Il programma era la lotta sociale ai fini dell’uguaglianza. Della locale Vendita facevano parte Giuseppe Pandolfo di Carmine (impiegato comunale); Crescenzo (guardia campestre) e Gerardo Pecora fu Luca (farmacista), Felice Ippolito e Crisostomo Splendore. Questi elessero il D’Andrea G. (medico e fisico) a presidente della l Vendita, dati i suoi buoni rapporti con gli altri illustri rappresentanti delle Vendite locali. Aderì prontamente alla Gran Dieta Carbonara di Salerno, e qui, nella Tavola della stessa fu indicato come membro proprietario del senato. Partecipò insieme con  altri ai moti rivoluzionari del 1820-’21, sperando di riuscire a ottenere dal Re di Napoli l’agognata Costituzione.

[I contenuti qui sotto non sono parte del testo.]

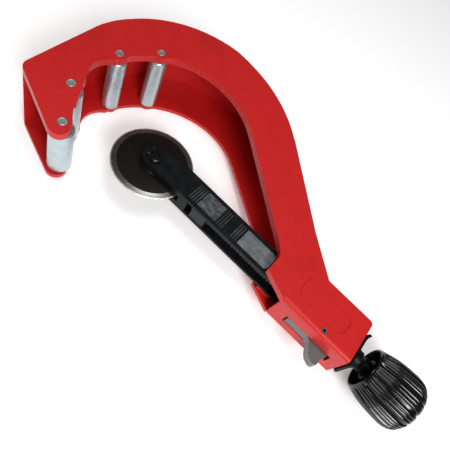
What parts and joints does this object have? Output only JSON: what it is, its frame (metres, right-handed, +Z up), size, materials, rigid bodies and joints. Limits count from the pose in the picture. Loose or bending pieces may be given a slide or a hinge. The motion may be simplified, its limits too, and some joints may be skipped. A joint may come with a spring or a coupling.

Con la Restaurazione del regime borbonico venne messa in atto una vera e propria repressione da parte della polizia borbonica che aveva l’ordine preciso di catturare i sobillatori, che dovevano essere arrestati, processati e condannati alla  pena capitale o all’ergastolo. Tra i tanti arrestati del Vallo di Diano figura anche Giuseppe D’Andrea, che unitamente ai compaesani Saverio D’Andrea (medico), Giuseppe Pandolfo, Crescenzo e Gerardo Pecora, vennero tradotti nelle carceri. Nel 1825, «dinanzi alla Gran Corte Criminale di Salerno serbò altero contegno e venne assoluto, nonostante la richiesta della pena capitale. Egual sorte volle che venisse condivisa dagli altri santarsenesi processati,e pregò il suo avvocato di difendere anche costoro, impegnandosi a pagare per essi il compenso ed esclamando: -O tutti salvi, o tutti morti». L’esperienza di G. D’Andrea, rappresentò in quel secolo di cruciali repressioni e dispotismi, quella indispensabile luce di giustizia e di libertà, a cui molti altri santarsenesi attinsero nel prosieguo della loro aspirazione alla libertà e all’Unità della Nazione Italiana. Giuseppe, avviò il fratello Arsenio alla professione medica e chirurgica (cerusica), nella quale manifestò valore e padronanza tanto da essere il primo chirurgo del circondario. Inoltre, egli fu oftalmologo e ostetrico, tanto da ascrivergli uno dei primi interventi di cataratta. Al pari di Giuseppe, anche Arsenio frequentò il Collegio medico cerusico napoletano e fu allievo di Cotugno, Macri, Santoro, Boccanera, Amantea e Antonucci. Si laureò nel 1840, e rientrò in Sant’Arsenio dove verosimilmente ebbe l’opportunità di esercitare la pratica chirurgica.